Lines-Waldrep (represented by the same lawyer representing Krupin) sued the District, Manrique and another administrator on similar theories and lost. (Lines-Waldrep v. Los Angeles Unified School District (June 24, 2005, B175938) [nonpub. opn.]; Lines-Waldrep v. Los Angeles Unified School District (Oct. 31, 2006, B183511) [nonpub. opn.].)
Krupin contends she can establish both a prima facie case of age discrimination, and a prima facie case of race discrimination. We disagree. Aside from the fact that Krupin does not refer to any evidence establishing the age or race of the teachers who allegedly got the assignments she wanted, the evidence is undisputed that she did not suffer a substantial adverse employment action.
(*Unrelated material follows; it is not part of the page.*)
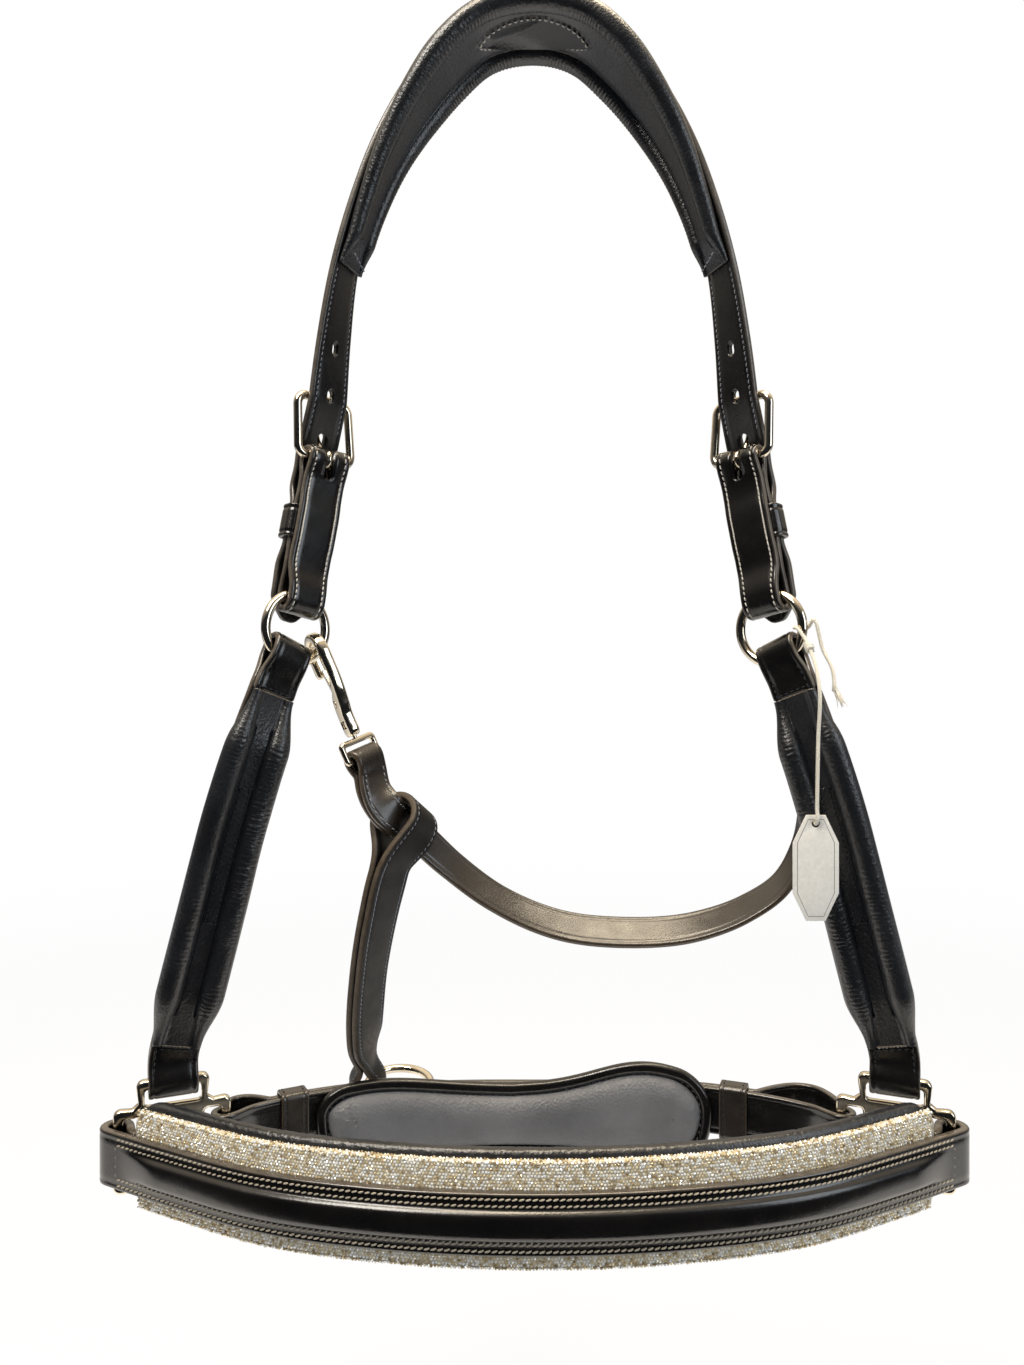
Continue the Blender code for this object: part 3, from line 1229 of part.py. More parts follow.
def make_string():
    points = np.array(string_route)
    knot = np.concatenate([[0.0], np.cumsum(np.linalg.norm(np.diff(points, axis=0), axis=1))])
    dense = np.linspace(0.0, knot[-1], 400)
    curve = Line.smooth(points, knot, dense)
    run = np.concatenate([[0.0], np.cumsum(np.linalg.norm(np.diff(curve, axis=0), axis=1))])
    count = int(round(run[-1] / STRING_STEP))
    stops = np.linspace(0.0, run[-1], count + 1)
    line = np.stack([np.interp(stops, run, curve[:, k]) for k in range(3)], axis=1)
    return tube("tag_string", line, STRING_RADIUS, "cotton_string", string_hang, resolution=2)


make_tag()
make_string()

# Mirror images of the right-hand pieces.
for name, item in pairs.items():
    other_side(item, name)
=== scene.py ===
# Looks of a leather show halter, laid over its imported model. Metres, +Z up, -Y towards the horse's nose.
import math

import bmesh
import bpy
import numpy as np
from mathutils import Matrix, Vector


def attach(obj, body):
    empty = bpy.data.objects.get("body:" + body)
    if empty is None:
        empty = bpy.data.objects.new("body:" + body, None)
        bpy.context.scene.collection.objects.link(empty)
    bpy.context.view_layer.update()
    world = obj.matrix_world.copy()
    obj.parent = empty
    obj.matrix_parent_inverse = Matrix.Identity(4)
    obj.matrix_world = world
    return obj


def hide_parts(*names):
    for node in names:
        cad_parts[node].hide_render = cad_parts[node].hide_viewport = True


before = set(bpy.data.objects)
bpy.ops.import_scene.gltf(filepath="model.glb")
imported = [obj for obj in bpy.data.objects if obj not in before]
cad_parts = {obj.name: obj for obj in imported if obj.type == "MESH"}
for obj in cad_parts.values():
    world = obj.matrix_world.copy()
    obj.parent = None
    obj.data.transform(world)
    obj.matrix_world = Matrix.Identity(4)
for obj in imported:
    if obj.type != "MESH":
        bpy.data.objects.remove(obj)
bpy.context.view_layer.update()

gap = 0.0003
upward = (0.0, 0.0, 1.0)
white = (1.0, 1.0, 1.0)
quarterTurn = Matrix.Rotation(math.radians(90), 4, "X")
leather = {"ply": 0.0028, "round": 0.0009, "groove": 0.00022, "stitchInset": 0.0023, "step": 0.0015}
thread = {
    "pitch": 0.0022, "length": 0.0017, "radius": 0.00029, "thin": 0.00024, "fine": 0.00022, "slant": 0.00035,
}
ply = leather["ply"]
plyOff = ply / 2 + gap / 2


# Lines in space

# The length along a row of points: the sum of the steps up to each point.
def lengthAlong(points):
    return np.concatenate([[0.0], np.cumsum(np.linalg.norm(np.diff(points, axis=0), axis=-1))])


# Vectors divided by their own lengths.
def unit(vectors):
    return vectors / np.linalg.norm(vectors, axis=-1, keepdims=True)


# A step from 0 to 1 that starts and ends flat: three times the square of t less twice its cube.
def smoothStep(t):
    t = np.clip(t, 0.0, 1.0)
    return t * t * (3 - 2 * t)


# A width that eases from one value at s = low to another at s = high, by a smooth step.
def taper(first, last, low, high):
    return lambda s: first + (last - first) * smoothStep((s - low) / (high - low))


# A table's columns read at any spots, along straight pieces between its rows.
def between(spots, knots, table):
    return np.stack([np.interp(spots, knots, column) for column in table.T], axis=-1)


# Cubic pieces through the given values, with slopes taken from their neighbours.
def smoothThrough(values, knot, dense):
    slope = np.gradient(values, knot, axis=0)
    i = np.clip(np.searchsorted(knot, dense, side="right") - 1, 0, len(knot) - 2)
    h = (knot[i + 1] - knot[i])[:, None]
    t = ((dense - knot[i]) / (knot[i + 1] - knot[i]))[:, None]
    start = (2 * t**3 - 3 * t**2 + 1) * values[i] + (t**3 - 2 * t**2 + t) * h * slope[i]
    end = (-2 * t**3 + 3 * t**2) * values[i + 1] + (t**3 - t**2) * h * slope[i + 1]
    return start + end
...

In this context, Krupin tells us that “supporting evidence of . . . material facts (hidden from the trial court) is set forth in [her] two indexes.” There are two problems with this argument. First, we cannot consider evidence that was not presented to the trial court. (Monteleone v. Allstate Ins. Co. (1996) 51 Cal.App.4th 509, 514 [“Appellate review of summary judgment is limited to the facts presented in documents presented to the trial court.”) Second, we do not understand the reference to “indexes.” If Krupin’s reference is to her separate statement, it is not evidence of anything -- it simply explains the relevance of offered evidence to the points made by the moving party. She does not cite to any item of evidence in the record.
Krupin’s remaining contentions -- that her “claim for retaliation is supported by facts,” and that “[t]he trial court improperly struck the entire declaration of Dr. Debbie Gomez, a retained education expert” (on the subject of teacher qualifications) -- fail because, as noted several times above, there is no evidence that Krupin suffered a substantial adverse employment action.
DISPOSITION
The judgments are affirmed. The District and Manrique are entitled to their costs of appeal.
We concur: MALLANO, Acting P.J., ROTHSCHILD, J.